But three preliminary matters need consideration. The first preliminary matter is setting out a summary of the additional expert evidence tendered in relation to the relief hearing. There were difficulties coordinating the expert evidence to meet the deadline of the hearing fixed for 31 August 2016. But each expert was given an opportunity to fully review the material that the other expert had produced. Indeed an adjournment was allowed on 31 August to permit Mr Diversi to absorb some material which had only been served shortly before that hearing day.
The additional expert evidence was, first for Mrs Lord: a joint report of the experts dated 26 August 2016 (Exhibit J); a letter from Mr Diversi dated 29 August 2016 describing his solution for reconstructing the dam (Exhibit K); Mr Diversi's drawings (00 to 08) with his red handwritten markings on them, setting out the point of disagreement that emerged between Mr Diversi and Mr McVey at their site meeting (Exhibit L); a letter from Mr McVey to Mr McMahon dated 4 February 2016 (Exhibit M); an agreed expert's agenda (Exhibit N); Mr McVey's site plan (Exhibit P); Mr Diversi's Dam Stormwater Calculations (Exhibit Q); and Mr Diversi's further Stormwater Calculations (Exhibit R).
The additional expert and related evidence tendered for Mr McMahon on the relief hearing was as follows: material entitled "Defendant's Outline of Issues (Exhibit 11); Mr McVey's report of 30 August 26 (Exhibit 12); and, Mr McVey's report on his further investigation of the dam catchment on 5 September 2016 (Exhibit 13).
The second preliminary matter is that some of the evidence at the relief hearing related to the question whether Mr McVey had at one point agreed with Mr Diversi's solution that the spillway should exit the new dam to the south, not the north, and that Mr McVey subsequently changed his mind and ultimately propounded the solution attributed in this judgment: with the spillway at the northern end of the dam. But Mr McVey's alleged change of position, said to be evidenced in Exhibit P, Mr McVey's diagrammatic notes, was not clear, despite Mr Vindin's contention for Mrs Lord contended that it was. I accept Mr McVey's evidence that his notes on Exhibit P do not indicate his agreement with Mr Diversi's proposal of a spillway on the southern end of the dam and that he, Mr McVey, always favoured a spillway at the northern end. The Court ultimately concentrated on the logic behind the positions that each party finally presented to it. Mr McVey was able to defend his final position logically and, in my view, he did not change his position in a way that did him any professional discredit.

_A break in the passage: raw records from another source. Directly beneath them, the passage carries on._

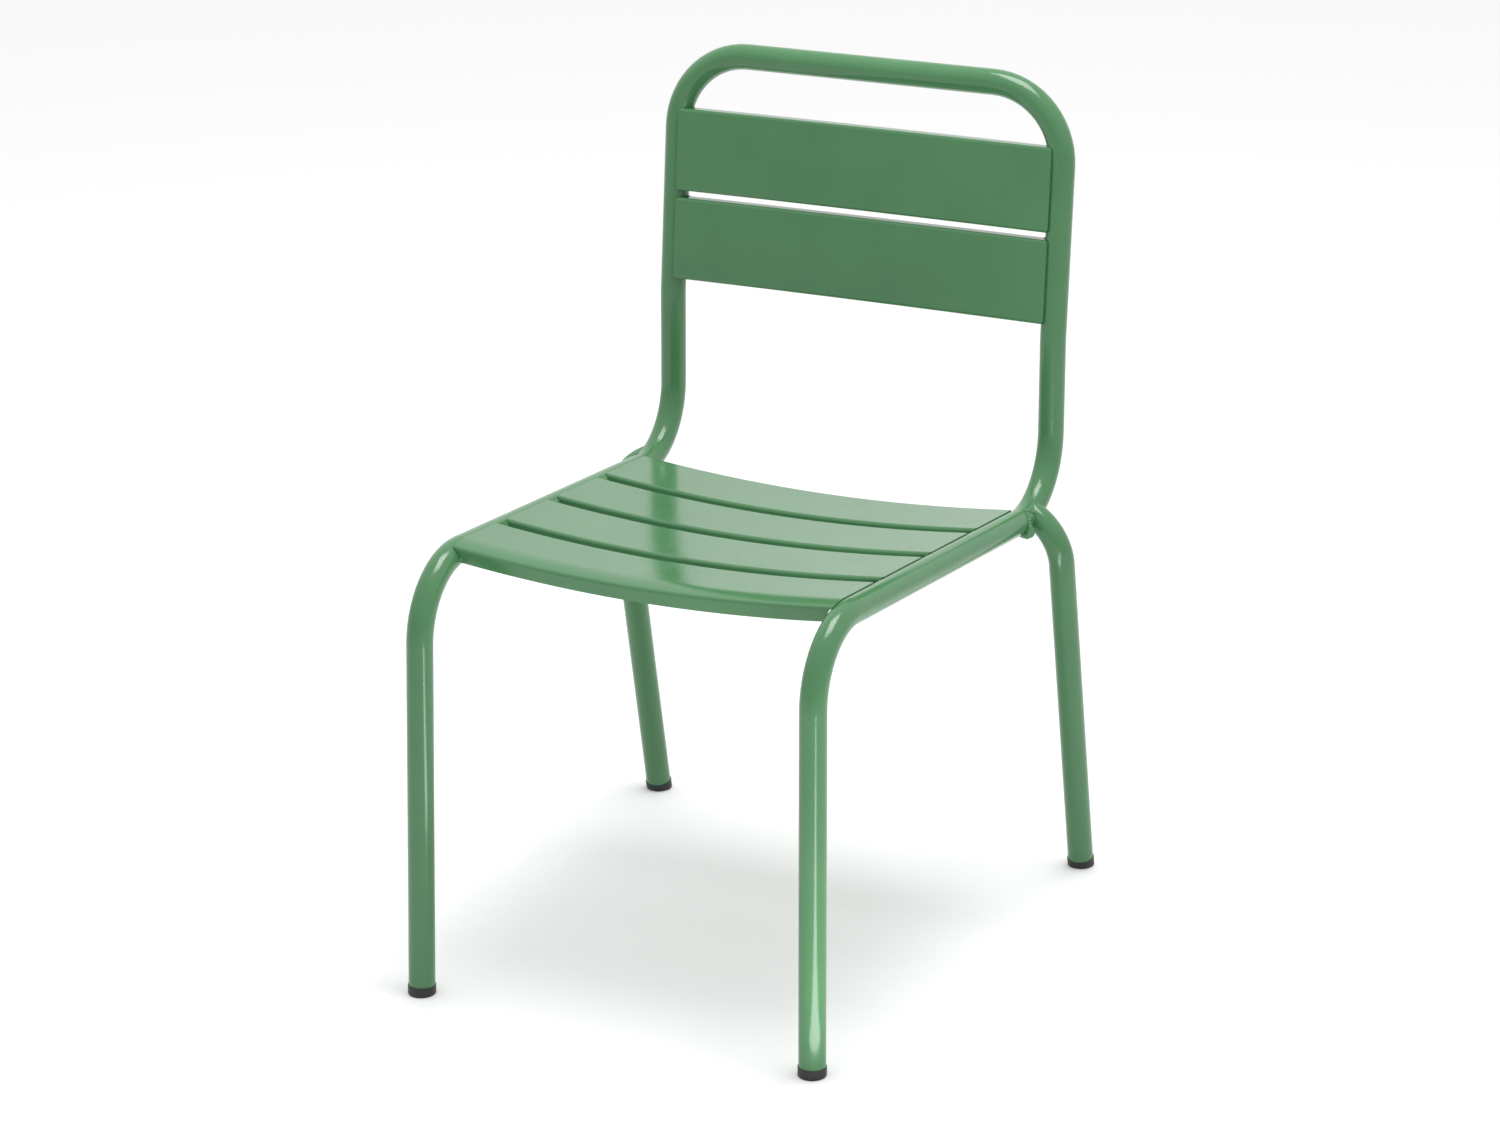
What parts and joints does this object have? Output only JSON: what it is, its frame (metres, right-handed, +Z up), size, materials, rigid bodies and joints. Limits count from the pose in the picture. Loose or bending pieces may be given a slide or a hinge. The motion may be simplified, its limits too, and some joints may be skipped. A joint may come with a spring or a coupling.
{
  "type": "stacking chair",
  "caption": "Stacking chair: one bent steel tube forms front legs, seat rails and back hoop, with welded rear legs, pressed sheet slats and plastic feet.",
  "frame": {"origin": "on the floor, under the middle of the chair's box", "axes": "+Z up, -Y the way the sitter faces, +X the sitter's left"},
  "size_m": [0.5006, 0.5796, 0.79],
  "materials": {
    "powder_coat": "gloss powder coat, sage green",
    "foot_plastic": "moulded, matt black"
  },
  "bodies": {
    "root": {"frame_tube": "powder_coat", "rear_leg_left": "powder_coat", "rear_leg_right": "powder_coat", "rear_leg_weld_left": "powder_coat", "rear_leg_weld_right": "powder_coat", "front_seat_slat": "powder_coat", "second_seat_slat": "powder_coat", "third_seat_slat": "powder_coat", "rear_seat_slat": "powder_coat", "lower_back_slat": "powder_coat", "upper_back_slat": "powder_coat", "front_seat_slat_welds": "powder_coat", "second_seat_slat_welds": "powder_coat", "third_seat_slat_welds": "powder_coat", "rear_seat_slat_welds": "powder_coat", "lower_back_slat_welds": "powder_coat", "upper_back_slat_welds": "powder_coat", "front_left_foot": "foot_plastic", "front_right_foot": "foot_plastic", "rear_left_foot": "foot_plastic", "rear_right_foot": "foot_plastic"}
  },
  "joints": []
}
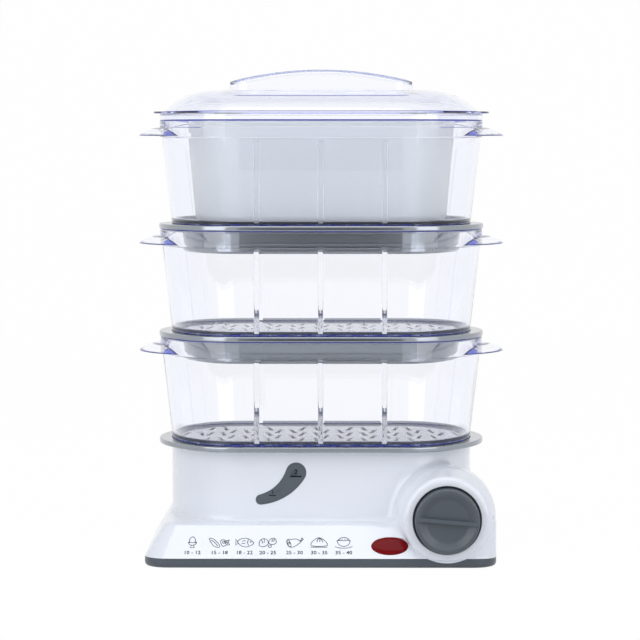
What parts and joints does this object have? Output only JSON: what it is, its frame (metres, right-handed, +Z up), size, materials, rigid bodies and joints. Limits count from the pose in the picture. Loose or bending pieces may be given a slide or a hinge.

The third preliminary matter is the question whether the Court should even become involved in considering the detail of these two competing solutions. The Court usually neither prescribes nor supervises the execution of particular engineering solutions to nuisance problems but express its orders in general language. A common standard form of injunction in a nuisance case consists of an order forbidding the defendant from the acts complained of "in such a manner as to constitute a nuisance to the plaintiff": Thompson - Schwab v Costaki [1956] 1 WLR 335 at 340 and mandatory injunctions are commonly couched in language to take "all steps necessary" to bring about a certain result: Kennard v Cory Brothers & Co Ltd [1922] 1 Ch 265.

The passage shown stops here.